By the 1960s, the Aldeburgh Festival was outgrowing its customary venues, and plans to build a new concert hall in Aldeburgh were not progressing. When redundant Victorian maltings buildings in the village of Snape, six miles inland, became available for hire, Britten realised that the largest of them could be converted into a concert hall and opera house. The 830-seat Snape Maltings hall was opened by the Queen at the start of the twentieth Aldeburgh Festival on 2 June 1967; it was immediately hailed as one of the best concert halls in the country.[107] The hall was destroyed by fire in 1969, but Britten was determined that it would be rebuilt in time for the following year's festival, which it was. The Queen again attended the opening performance in 1970.[108]

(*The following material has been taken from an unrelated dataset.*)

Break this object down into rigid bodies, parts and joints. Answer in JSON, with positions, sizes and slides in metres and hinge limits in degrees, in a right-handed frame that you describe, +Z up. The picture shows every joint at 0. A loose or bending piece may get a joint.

Mstislav Rostropovich and Britten, 1964
The Maltings gave the festival a venue that could comfortably house large orchestral works and operas. Britten conducted the first performance outside Russia of Shostakovich's Fourteenth Symphony at Snape in 1970.[109] Shostakovich, a friend since 1960, dedicated the symphony to Britten;[110] he was himself the dedicatee of The Prodigal Son.[111] Two other Russian musicians who were close to Britten and regularly performed at the festival were the pianist Sviatoslav Richter and the cellist Mstislav Rostropovich. Britten composed his cello suitesCello Symphony and Cello Sonata for Rostropovich, who premiered them at the Aldeburgh Festival.[112]
One of the best known of Britten's works, the War Requiem, was premiered in 1962. He had been asked four years earlier to write a work for the consecration of the new Coventry Cathedral, a modernist building designed by Basil Spence. The old cathedral had been left in ruins by an air-raid on the city in 1940 in which hundreds of people died.[113] Britten decided that his work would commemorate the dead of both World Wars in a large-scale score for soloists, chorus, chamber ensemble and orchestra. His text interspersed the traditional Requiem Mass with poems by Wilfred Owen. Matthews writes, "With the War Requiem Britten reached the apex of his reputation: it was almost universally hailed as a masterpiece."[114] Shostakovich told Rostropovich that he believed it to be "the greatest work of the twentieth century".[115]
In 1967 the BBC commissioned Britten to write an opera specially for television. Owen Wingrave was based, like The Turn of the Screw, on a ghost story by Henry James.[56] By the 1960s Britten found composition much slower than in his prolific youth; he told the 28-year-old composer Nicholas Maw, "Get as much done now as you can, because it gets much, much more difficult as you grow older."[116] He did not complete the score of the new opera until August 1970.[56] Owen Wingrave was first broadcast in Britain in May 1971, when it was also televised in Austria, Belgium, Denmark, France, Germany, Ireland, the Netherlands, Norway, Sweden, Switzerland, the US and Yugoslavia.[117]